--- Information supplied ---
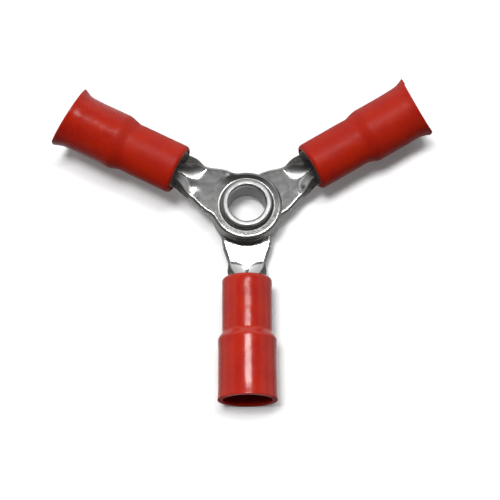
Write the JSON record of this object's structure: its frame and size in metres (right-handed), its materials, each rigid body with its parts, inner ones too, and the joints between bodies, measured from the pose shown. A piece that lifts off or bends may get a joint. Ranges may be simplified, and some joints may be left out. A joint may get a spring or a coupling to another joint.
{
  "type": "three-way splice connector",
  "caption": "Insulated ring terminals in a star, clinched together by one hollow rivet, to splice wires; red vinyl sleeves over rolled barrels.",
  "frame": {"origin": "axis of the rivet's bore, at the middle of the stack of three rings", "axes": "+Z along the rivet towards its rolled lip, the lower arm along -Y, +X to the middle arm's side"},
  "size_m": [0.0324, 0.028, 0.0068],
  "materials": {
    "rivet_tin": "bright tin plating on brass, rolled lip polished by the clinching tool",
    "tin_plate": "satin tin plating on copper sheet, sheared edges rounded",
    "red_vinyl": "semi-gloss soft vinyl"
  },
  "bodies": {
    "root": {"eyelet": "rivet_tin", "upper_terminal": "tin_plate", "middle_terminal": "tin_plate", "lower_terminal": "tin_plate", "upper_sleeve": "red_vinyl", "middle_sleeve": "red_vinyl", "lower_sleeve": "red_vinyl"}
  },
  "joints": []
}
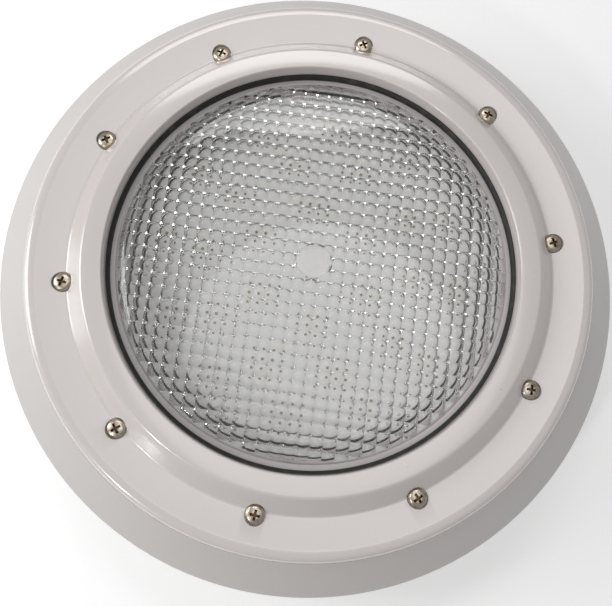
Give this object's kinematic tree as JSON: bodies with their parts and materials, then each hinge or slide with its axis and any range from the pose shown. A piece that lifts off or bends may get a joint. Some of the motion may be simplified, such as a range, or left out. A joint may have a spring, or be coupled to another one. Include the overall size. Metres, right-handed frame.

--- What needs to be done ---
Above are some records; repeat all of them exactly.

--- Finished task ---
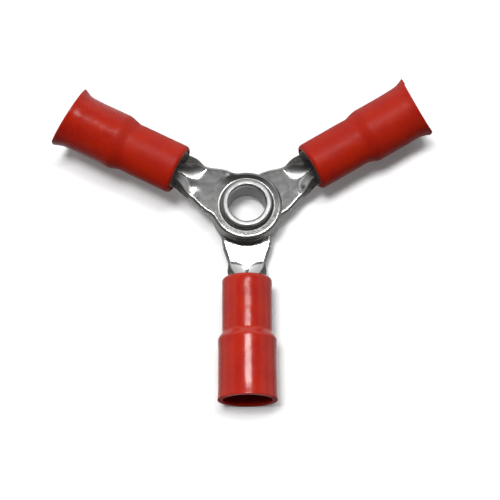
Write the JSON record of this object's structure: its frame and size in metres (right-handed), its materials, each rigid body with its parts, inner ones too, and the joints between bodies, measured from the pose shown. A piece that lifts off or bends may get a joint. Ranges may be simplified, and some joints may be left out. A joint may get a spring or a coupling to another joint.
{
  "type": "three-way splice connector",
  "caption": "Insulated ring terminals in a star, clinched together by one hollow rivet, to splice wires; red vinyl sleeves over rolled barrels.",
  "frame": {"origin": "axis of the rivet's bore, at the middle of the stack of three rings", "axes": "+Z along the rivet towards its rolled lip, the lower arm along -Y, +X to the middle arm's side"},
  "size_m": [0.0324, 0.028, 0.0068],
  "materials": {
    "rivet_tin": "bright tin plating on brass, rolled lip polished by the clinching tool",
    "tin_plate": "satin tin plating on copper sheet, sheared edges rounded",
    "red_vinyl": "semi-gloss soft vinyl"
  },
  "bodies": {
    "root": {"eyelet": "rivet_tin", "upper_terminal": "tin_plate", "middle_terminal": "tin_plate", "lower_terminal": "tin_plate", "upper_sleeve": "red_vinyl", "middle_sleeve": "red_vinyl", "lower_sleeve": "red_vinyl"}
  },
  "joints": []
}
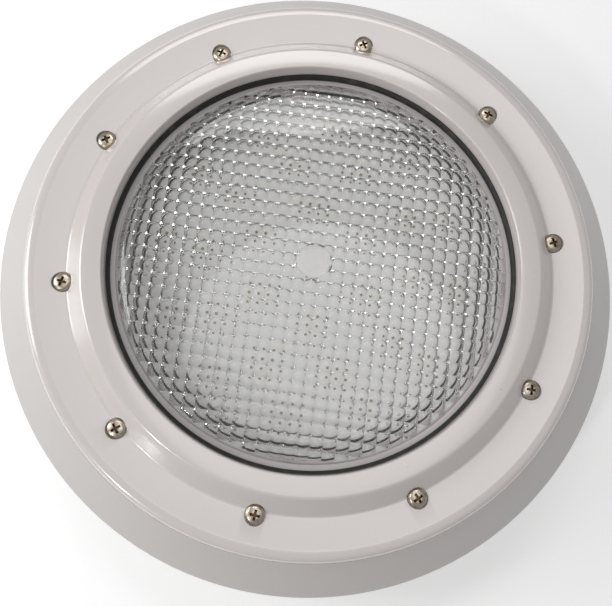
Give this object's kinematic tree as JSON: bodies with their parts and materials, then each hinge or slide with its axis and any range from the pose shown. A piece that lifts off or bends may get a joint. Some of the motion may be simplified, such as a range, or left out. A joint may have a spring, or be coupled to another one. Include the overall size. Metres, right-handed frame.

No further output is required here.